In an earlier column I addressed the advantages and the caveats for lawyers who allow clients to pay their legal fees with credit cards. Because of the comments and questions generated by that column, I'd like to revisit the topic, expand on a couple of issues and suggest some additional ideas - all with the important objective of helping lawyers get paid.

  • When not to accept credit card payments

    Client payments by credit card should only be for legal services rendered. They should not be requested or accepted for unearned retainers or charge-backs of unearned fees.

  • How to handle disputed charges

    As I mentioned previously, and would emphasize again, there is a distinction between credit charges that are non-refundable under the terms of a client's engagement agreement, and the right of the client to dispute the lawyer's charges through traditional state bar dispute resolution procedures.

    Any dispute over fees paid by credit card should be settled between the lawyer and the client, governed by the rules of professional conduct. The credit card company should not be involved. Your fee agreement can provide that the client agrees not to dispute your fee with the credit card company, though the client retains the right to dispute the fee with the lawyer directly or through the bar.

  • The role of arbitration in fee disputes

    Lawyers who consider suing a client to collect a fee are well advised to first offer arbitration of the fee dispute through the state bar. I am not aware of any mandatory arbitration or mediation provisions anywhere in the country. That means that a client can always reject an offer of arbitration or mediation, but it also means that a lawyer can reject an arbitrator's award and still sue for the fee after the hearing.

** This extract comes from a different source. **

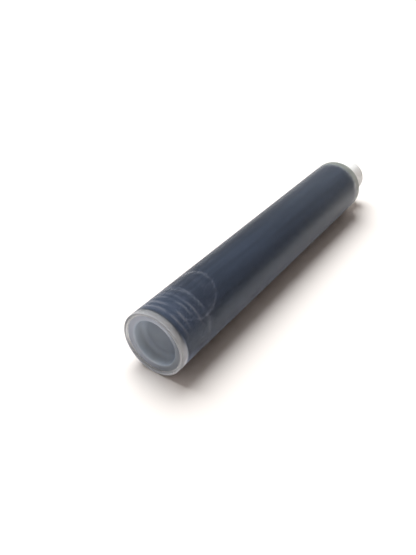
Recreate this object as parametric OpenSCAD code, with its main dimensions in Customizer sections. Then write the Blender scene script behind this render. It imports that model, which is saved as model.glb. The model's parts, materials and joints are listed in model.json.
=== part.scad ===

    State bar associations generally seem to encourage the arbitration process, but, again, neither the process nor the result is considered mandatory. There may be exceptions, so be sure to check the rules of your jurisdiction.

  • Why a written fee agreement is important

    A written fee agreement is required for contingency work but not for hourly or transactional work in some jurisdictions. I would suggest that attorneys miss a real opportunity by not having a written fee agreement in every engagement. There are marketing benefits in terms of defining and managing client expectations and how those expectations should be met.

  • Special considerations applying to trust funds

    I advise lawyers to provide in their engagement letters that the client authorizes the lawyer to debit IOLTA trust account funds after a reasonable time from the date of billing - for example, 15 days. This provides a date certain for payment to the lawyer. The client, in most jurisdictions, will retain the right to dispute the charges though clients are unlikely to do so if they understand that, by agreement, they need to be timely with any objections.

    Communication is a two-way boulevard and the client ought not sleep on his rights. While I'm concerned for the benefit of clients (that's what I preach to lawyers), lawyers also have rights.